IMO, if SpaceX was able to get multi-minute delays on fairing touchdowns by just adjusting the parachutes and timings, then they would have caught a fairing already.  The ability to fly a "delayed drop" fairing so that it splashes down close enough to the original to allow catching it with the same vessel requires the same tech to be able to drop one in a very small dropzone.  If they could control them so precisely, they would have already caught one or at least not needed the arm/net expansion.

Not sure that makes sense. Landing point is irrelevent to the height of deploy (excluding change in cross range whicih is irrelevent). Chute size might make a difference, in that going larger means a lower vertical descent speed. However, these sort of chutes you can trim - trading forward speed with descent rate.
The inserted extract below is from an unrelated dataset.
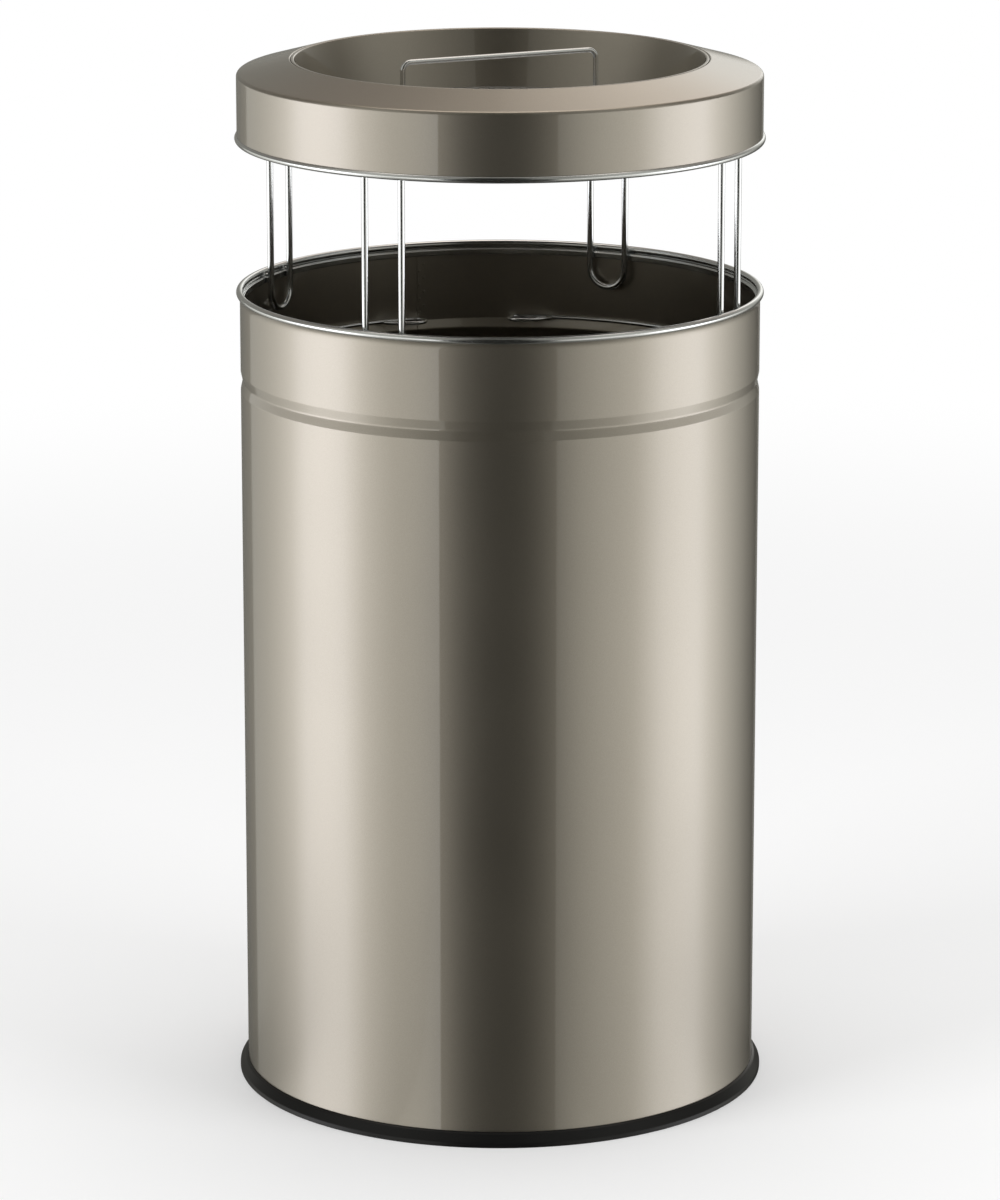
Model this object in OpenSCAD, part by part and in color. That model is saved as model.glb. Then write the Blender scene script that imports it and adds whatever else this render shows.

Remember that positioning the ship is about more than just getting to spot X by a certain time.  To have the best chance of catching the fairing they will need to be moving as well.  So, they'll do catch attempts like flying a bombing run.  Get the ship to a staging point by the time the fairing is at a certain altitude and flying a set direction (likely into the wind).  Then motor forward underneath, slipping sideways as needed, to eventually catch it.  To lower the net and manhandle the fairing into a safe stowage position on deck while also traveling at high speed to preposition the ship for the second run in the short amount of time potentially available is a lot to ask.  Personally, I'm convinced they'll need a second ship in order to catch both fairings from a single launch.

Not likely in to the wind. Definitely in to the wind. I don't think the actual process of catching is doubt.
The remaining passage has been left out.